Fighting in Syria, Iraq, Yemen, Ukraine, Central and Western Africa, and Kurdistan, tensions in the South China Sea, and the resulting humanitarian and economic effects these conflicts precipitate, all place great pressure on the current world order. Not only do they have real and significant impacts on governments and peoples, they also all  involve major powers who could conceivably be drawn into larger conflicts as a result. Weakness, confusion, or disarray in the USA can and will be seen as an opportunity for both friendly and unfriendly powers to make diplomatic and/or territorial gains on the assumption that the use or threat of force will go unpunished by a superpower preoccupied with the containment of its own Idiot in Chief. Deep divides in the UK, an unknown quantity in charge of a heavily armed and highly nervous France, a Germany whose centrality is becoming cause for fear and resentment in much of Europe, and a Japan made volatile by deeply unpopular re-militarisation, all make it possible to assume that the USA’s major allies and proxies may also be too busy to do anything about naked adventurism in any or all of the above-mentioned regions. What this can lead to is a situation where prestige politics becomes the only available option, and to judge from the few clear, concrete actions of the Trump administration, we’re practically already there.

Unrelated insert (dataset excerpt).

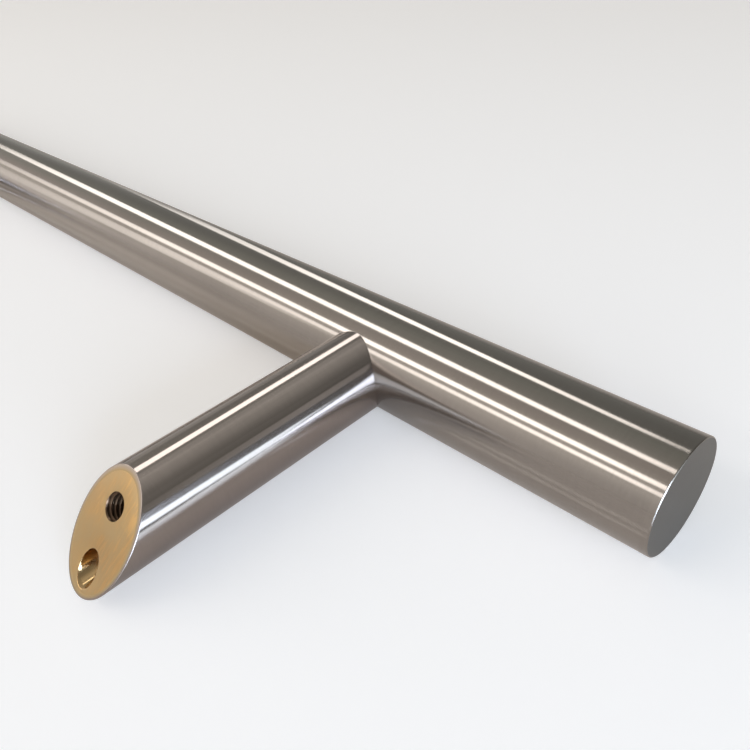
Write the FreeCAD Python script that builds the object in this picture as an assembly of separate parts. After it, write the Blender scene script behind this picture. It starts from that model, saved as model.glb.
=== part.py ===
import FreeCAD, Part
import math
import os

# Offset bridge pull handle: a round grip tube carried by two round posts, each mitred to its fixing face.
# It lies as on a bench: the grip runs along X, the posts reach towards -Y, and the fixing faces look
# up and outwards. The origin is on the bench, under the middle of the handle.
# Lengths are in millimetres, angles in degrees.

# Grip tube
overall_length = 600.0
grip_diameter = 32.0
grip_wall = 1.5

# End caps: a full-width plate with a spigot inside the tube
cap_plate = 2.0
cap_chamfer = 0.25
spigot_length = 8.0
spigot_clearance = 0.05

# Posts: a steel sleeve over a solid brass core, cut together at the mitre
post_spacing = 400.0
projection = 68.0
mitre_angle = 45.0
post_diameter = 25.0
sleeve_wall = 1.2
mitre_edge_round = 0.3

# Tapped fixing hole, square to the fixing face (M8, drawn at its tapping drill)
tap_diameter = 6.8
tap_depth = 7.0
tap_mouth_diameter = 7.4
tap_edge = 5.5
drill_point_angle = 118.0

# Socket screw that pulls the post onto the grip (M4)
screw_diameter = 4.0
head_diameter = 7.0
head_height = 4.0
head_edge_chamfer = 0.3
socket_width = 3.0
socket_depth = 2.0
tip_chamfer = 0.6

# Bore that the screw goes in by, along the post
head_clearance = 0.2
bore_edge = 0.5
shank_clearance = 0.25
seat_web = 12.0

# Threaded anchor block inside the grip tube
anchor_length = 24.0
anchor_flat = 2.0
anchor_clearance = 0.1
thread_clearance = 0.05
tip_recess = 1.0

# Sizes worked out from the ones above
grip_radius = grip_diameter / 2
grip_inner_radius = grip_radius - grip_wall
post_radius = post_diameter / 2
core_radius = post_radius - sleeve_wall
mitre = math.radians(mitre_angle)
post_length = projection / math.sin(mitre)
mitre_reach = post_radius / math.tan(mitre)
tip_loss = mitre_edge_round * (1 / math.tan(mitre / 2) - 1)
tap_radius = tap_diameter / 2
tap_mouth_radius = tap_mouth_diameter / 2
tap_offset = core_radius / math.sin(mitre) - tap_edge - tap_radius
screw_radius = screw_diameter / 2
shank_radius = screw_radius + shank_clearance
bore_radius = head_diameter / 2 + head_clearance
bore_drop = core_radius - bore_edge - bore_radius
seat_distance = grip_radius + seat_web
screw_length = seat_distance - anchor_flat - tip_recess

# Places: the handle's box is centred on the origin in X and Y, and stands on Z = 0
grip_y = (post_length + mitre_reach - tip_loss - grip_radius) / 2
grip_z = grip_radius
bore_z = grip_z - bore_drop

along_grip = FreeCAD.Vector(1, 0, 0)
up = FreeCAD.Vector(0, 0, 1)
towards_face = FreeCAD.Vector(0, -1, 0)
towards_grip = FreeCAD.Vector(0, 1, 0)
up_the_face = FreeCAD.Vector(0, math.cos(mitre), math.sin(mitre))
into_the_face = FreeCAD.Vector(0, math.sin(mitre), -math.cos(mitre))


def turned(profile, start, direction):
    """Solid of revolution from start along direction; profile holds (distance, radius) corners."""
    corners = [FreeCAD.Vector(radius, 0, distance) for distance, radius in profile]
    section = Part.Face(Part.makePolygon(corners + corners[:1]))
    solid = section.revolve(FreeCAD.Vector(0, 0, 0), up, 360)
    solid.Placement = FreeCAD.Placement(start, FreeCAD.Rotation(up, direction))
    return solid


def grip_blank(radius, length):
    """Round bar along the grip's axis, centred on the handle's middle."""
    start = FreeCAD.Vector(-length / 2, grip_y, grip_z)
    return Part.makeCylinder(radius, length, start, along_grip)


def mitre_block(x):
    """Block that holds everything between the grip's axis and the fixing face."""
    half = post_diameter
    lean = half / math.tan(mitre)
    face_y = grip_y - post_length
    side_view = [
        FreeCAD.Vector(x - half, grip_y, grip_z - half),
        FreeCAD.Vector(x - half, grip_y, grip_z + half),
        FreeCAD.Vector(x - half, face_y + lean, grip_z + half),
        FreeCAD.Vector(x - half, face_y - lean, grip_z - half),
    ]
    face = Part.Face(Part.makePolygon(side_view + side_view[:1]))
    return face.extrude(along_grip * 2 * half)


def post_blank(radius, x):
    """Round bar from the grip to the fixing face, coped to sit on the grip."""
    start = FreeCAD.Vector(x, grip_y, grip_z)
    round_bar = Part.makeCylinder(radius, post_length + 2 * mitre_reach, start, towards_face)
    return round_bar.common(mitre_block(x)).cut(grip_blank(grip_radius, overall_length))


def screw_path(radius, x, far_y):
    """Round cutter on the screw's axis, from inside the grip out to far_y."""
    start = FreeCAD.Vector(x, grip_y, bore_z)
    return Part.makeCylinder(radius, grip_y - far_y, start, towards_face)


def grip_tube():
    length = overall_length - 2 * cap_plate
    tube = grip_blank(grip_radius, length).cut(grip_blank(grip_inner_radius, length))
    for x in post_places.values():
        tube = tube.cut(screw_path(shank_radius, x, grip_y - grip_diameter))
    return tube


def end_cap(side):
    outer_x = side * overall_length / 2
    spigot_radius = grip_inner_radius - spigot_clearance
    profile = [
        (0, 0),
        (0, grip_radius - cap_chamfer),
        (cap_chamfer, grip_radius),
        (cap_plate, grip_radius),
        (cap_plate, spigot_radius),
        (cap_plate + spigot_length, spigot_radius),
        (cap_plate + spigot_length, 0),
    ]
    return turned(profile, FreeCAD.Vector(outer_x, grip_y, grip_z), along_grip * -side)


def post_sleeve(x):
    outside = post_blank(post_radius, x)
    fixing_face = next(face for face in outside.Faces if isinstance(face.Surface, Part.Plane))
    rounded = outside.makeFillet(mitre_edge_round, fixing_face.Edges)
    start = FreeCAD.Vector(x, grip_y, grip_z)
    inside = Part.makeCylinder(core_radius, post_length + 2 * mitre_reach, start, towards_face)
    return rounded.cut(inside)


def tapped_hole(x):
    face_centre = FreeCAD.Vector(x, grip_y - post_length, grip_z)
    drill_point = tap_radius / math.tan(math.radians(drill_point_angle / 2))
    profile = [
        (0, 0),
        (0, tap_mouth_radius),
        (tap_mouth_radius - tap_radius, tap_radius),
        (tap_depth, tap_radius),
        (tap_depth + drill_point, 0),
    ]
    return turned(profile, face_centre + up_the_face * tap_offset, into_the_face)


def post_core(x):
    past_the_tip = grip_y - post_length - 2 * mitre_reach
    seat = FreeCAD.Vector(x, grip_y - seat_distance, bore_z)
    head_bore = Part.makeCylinder(bore_radius, seat.y - past_the_tip, seat, towards_face)
    core = post_blank(core_radius, x).cut(head_bore)
    core = core.cut(screw_path(shank_radius, x, seat.y))
    return core.cut(tapped_hole(x))


def post_screw(x):
    head_radius = head_diameter / 2
    head_top = FreeCAD.Vector(x, grip_y - seat_distance - head_height, bore_z)
    profile = [
        (0, 0),
        (0, head_radius - head_edge_chamfer),
        (head_edge_chamfer, head_radius),
        (head_height, head_radius),
        (head_height, screw_radius),
        (head_height + screw_length - tip_chamfer, screw_radius),
        (head_height + screw_length, screw_radius - tip_chamfer),
        (head_height + screw_length, 0),
    ]
    return turned(profile, head_top, towards_grip).cut(hexagon_socket(head_top))


def hexagon_socket(head_top):
    corner_radius = socket_width / 2 / math.cos(math.radians(30))
    corners = []
    for step in range(6):
        turn = math.radians(60 * step)
        across = along_grip * corner_radius * math.cos(turn)
        corners.append(head_top + across + up * corner_radius * math.sin(turn))
    outline = Part.Face(Part.makePolygon(corners + corners[:1]))
    return outline.extrude(towards_grip * socket_depth)


def anchor_block(x):
    radius = grip_inner_radius - anchor_clearance
    start = FreeCAD.Vector(x - anchor_length / 2, grip_y, grip_z)
    slug = Part.makeCylinder(radius, anchor_length, start, along_grip)
    front = FreeCAD.Vector(x - anchor_length / 2, grip_y - anchor_flat - 2 * radius, grip_z - radius)
    keep = Part.makeBox(anchor_length, 2 * radius, 2 * radius, front)
    thread = screw_path(screw_radius + thread_clearance, x, grip_y - grip_radius)
    return slug.common(keep).cut(thread)


post_places = {"right": post_spacing / 2, "left": -post_spacing / 2}
sides = {"right": 1, "left": -1}

parts = {"grip_tube": grip_tube()}
for name, x in post_places.items():
    parts["end_cap_" + name] = end_cap(sides[name])
    parts["post_sleeve_" + name] = post_sleeve(x)
    parts["post_core_" + name] = post_core(x)
    parts["post_screw_" + name] = post_screw(x)
    parts["anchor_block_" + name] = anchor_block(x)

os.makedirs("parts", exist_ok=True)
for name, shape in parts.items():
    shape.exportStep("parts/" + name + ".step")
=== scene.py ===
import math

import bmesh
import bpy
from mathutils import Matrix, Vector


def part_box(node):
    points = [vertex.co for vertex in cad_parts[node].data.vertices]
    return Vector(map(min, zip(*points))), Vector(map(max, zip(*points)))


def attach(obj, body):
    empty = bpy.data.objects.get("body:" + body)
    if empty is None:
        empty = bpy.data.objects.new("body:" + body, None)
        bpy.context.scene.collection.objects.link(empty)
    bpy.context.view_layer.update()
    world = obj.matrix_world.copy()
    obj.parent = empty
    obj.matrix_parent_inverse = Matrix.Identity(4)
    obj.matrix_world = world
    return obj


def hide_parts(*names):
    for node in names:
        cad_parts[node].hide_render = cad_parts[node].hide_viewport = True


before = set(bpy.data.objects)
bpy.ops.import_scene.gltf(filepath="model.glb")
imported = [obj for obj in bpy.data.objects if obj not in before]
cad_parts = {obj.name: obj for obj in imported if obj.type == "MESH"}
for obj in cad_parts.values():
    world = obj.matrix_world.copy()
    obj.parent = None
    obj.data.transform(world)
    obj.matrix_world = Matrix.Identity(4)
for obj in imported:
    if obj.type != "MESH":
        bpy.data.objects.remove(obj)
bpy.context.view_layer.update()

# Offset bridge pull handle: a round satin grip tube on two round posts, each a steel sleeve over a brass
# core, cut at 45 degrees. Lengths are in metres. In a post's own frame X runs across the post, Y is up
# and Z runs out from the grip's axis to the fixing face. In a turned piece's own frame Z is its axis.
mm = 0.001

# Sizes that the frame doesn't give: the grip and its end discs
grip_wall = 1.5 * mm
cap_plate = 2.0 * mm
cap_chamfer = 0.25 * mm
cap_edge_round = 0.2 * mm
spigot_clearance = 0.05 * mm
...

What this can create is the kind of slow burner that eventually kicked off World War I. Leaving aside the moronically simplistic narrative taught in schools, there are remarkable similarities to the global instability which slowly manifested itself over a long period of inexorable shifts in the balance of power between 1870 and 1913. A fluid world order, such as the one which is beginning to develop now, needs adroit, courageous, and far seeing handling. It seems unlikely, given the current state of the major liberal western democracies, that we can expect such handling in the near future. I don’t for a second contend that we might wake up tomorrow to a nuclear winter, but whereas until now it’s been a matter of ‘wait and see’, I’d argue that in the past month we have edged appreciably closer to the kind of global disorder which could, if we’re not very careful, drop the first domino in a previously unthinkable chain of events.

It’s vitally important that the populations of the major and medium democratic powers remember the lessons of history, the price of nationalist or xenophobic hysteria, and send our leaders the clear message that grandstanding idiocy will not, under any circumstances, win them votes.